Voters overwhelmingly rejected an additional 6.9 mill levy for five years by a 628-352 unofficial vote on May 6.

“There are not enough cuts to make up $4 million,” District Treasurer Kirk Grandy said Thursday night. Cotner pointed out that Walnut Township spends 71 percent of its revenue on salaries and benefits. The state average is 83-85 percent so proportionally the district is well below the state average. “We’re at bare bones here,” he added. There are only two teachers per grade level in the elementary school.

The key contributor is beyond local control. The state’s school funding formula ranks the district as the 42nd wealthiest district in the state. The state provides 20.7 percent of its budget. Walnut Township is right behind Dublin City on the wealthiest list. Yet 53 percent of the district’s students qualify for free or reduced lunches.

“It’s on you (local taxpayers) to do the bulk of the fundraising for the district,” Cotner said. The formula considers the value of taxable property in the district. Waterfront property carries high valuations. The formula also considers the number of students to calculate a valuation per student. “Our valuation per kid is high, ” Cotner explained. Waterfront properties build up the district’s valuation but contribute almost no students. Most districts don’t want more students because the local cost to educate them exceeds the additional property tax revenue from their home. Walnut Township has a severe shortage of students.

The district actively seeks open enrollment students from other districts. “Open enrollment (for the upcoming school year) has been fast and furious,” Cotner reported. Kindergarten and sixth grade classes are now closed to open enrollment.

“It’s almost like we are on our own,” he said concerning the level of state support.

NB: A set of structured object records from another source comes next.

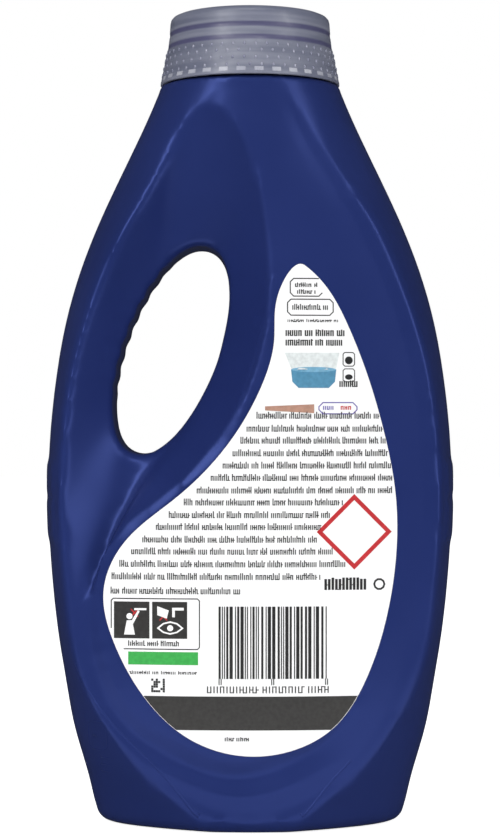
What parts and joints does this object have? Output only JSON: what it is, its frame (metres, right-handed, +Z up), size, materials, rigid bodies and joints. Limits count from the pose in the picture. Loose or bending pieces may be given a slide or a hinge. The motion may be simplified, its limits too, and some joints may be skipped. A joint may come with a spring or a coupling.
{
  "type": "laundry detergent bottle",
  "caption": "Hollow plastic bottle with a through hand hole, a pouring spout in its neck and a screw cap that doubles as a measuring cup.",
  "frame": {"origin": "middle of the foot, on the surface that the bottle stands on", "axes": "+Z up through the neck, label facing -Y, hand hole towards -X"},
  "size_m": [0.124, 0.0592, 0.245],
  "materials": {
    "blue_shell": "deep blue blow-moulded plastic with a satin gloss",
    "label_film": "white printed film label",
    "spout_plastic": "milky white injection-moulded plastic",
    "cap_plastic": "grey-blue translucent plastic with a fine matt surface"
  },
  "bodies": {
    "bottle": {"bottle": "blue_shell", "pour_spout": "spout_plastic", "back_label": "label_film"},
    "cap": {"dosing_cap": "cap_plastic"}
  },
  "joints": [
    {"name": "cap_lift", "type": "slide", "parent": "bottle", "child": "cap", "axis": [0, 0, 1], "range_m": [0, 0.05]}
  ]
}
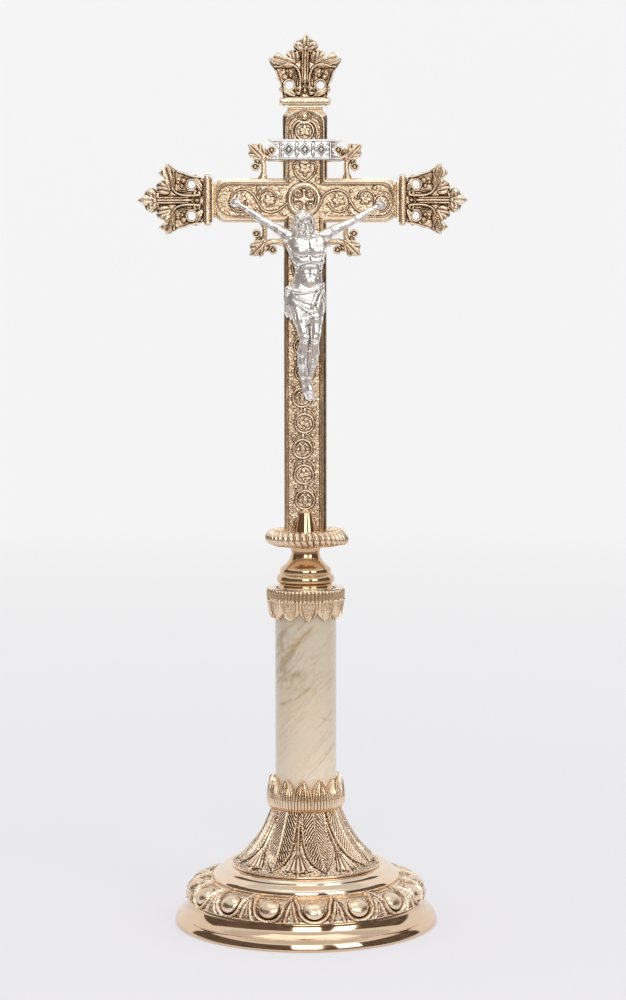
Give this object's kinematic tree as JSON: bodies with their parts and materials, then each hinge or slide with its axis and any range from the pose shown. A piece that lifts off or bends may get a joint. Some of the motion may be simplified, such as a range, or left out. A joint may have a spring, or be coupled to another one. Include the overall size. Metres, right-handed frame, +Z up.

He previously compared Walnut Township’s ranking and amount of state aid as a percent of the district’s expenses with other area districts:

• Bloom Carroll (Fairfield County) - 97th at 32.7 percent;

• Granville (Licking County) - 102nd at 33.6 percent;

• Lakewood (Licking County) - 113th at 34.7 percent;

• Northern Local (Perry County) - 172nd at 41.5 percent;

• Southwest Licking (Licking County) - 190th at 43.2 percent;

• Berne Union (Fairfield County) - 240th at 46.2 percent;

• Lancaster City (Fairfield County) - 249th at 46.8 percent;

• Liberty Union-Thurston (Fairfield County) - 376th at 55.6 percent;

• Fairfield Union (Fairfield County) - 381st at 56.0 percent;

• Pickerington Local (Fairfield County) - 413th at 58.4 percent; and

• Amanda-Clearcreek (Fairfield County) - 512th at 67.6 percent.

Board members have placed an 8.8 mill, five year emergency levy on the November ballot. It includes an existing emergency levy that brings in $258,000 a year which is set to expire at the end of the year.

Cotner admitted that it was risky linking the small long-time emergency levy with the additional levy. “We’re trying to get off of being on the ballot all the time,” he explained. The district has another emergency levy that generates $250,000 a year that expires at the end of 2016. Both emergency levies are flat, bringing in the same $258,000 and $250,000 a year as they did when voters first approved them in the 1990’s. The objective, Cotner said, is to eventually get all three together.

Grandy said the district’s income tax generates about 1/7 of the district’s $7.3 million budget or just over $1 million a year.

“We need community members to be the lead on this (levy),” Cotner said. “You would be shocked to see how many people aren’t registered to vote.”

He noted that the district “can’t spend a dime on a levy campaign.” “It’s going to take an army of people to get this done,” he concluded.

Sign-up sheets were distributed for volunteers. Cotner expects there will be additional opportunities for voters to ask questions about the levy and district finances. “We need informed voters,” he said.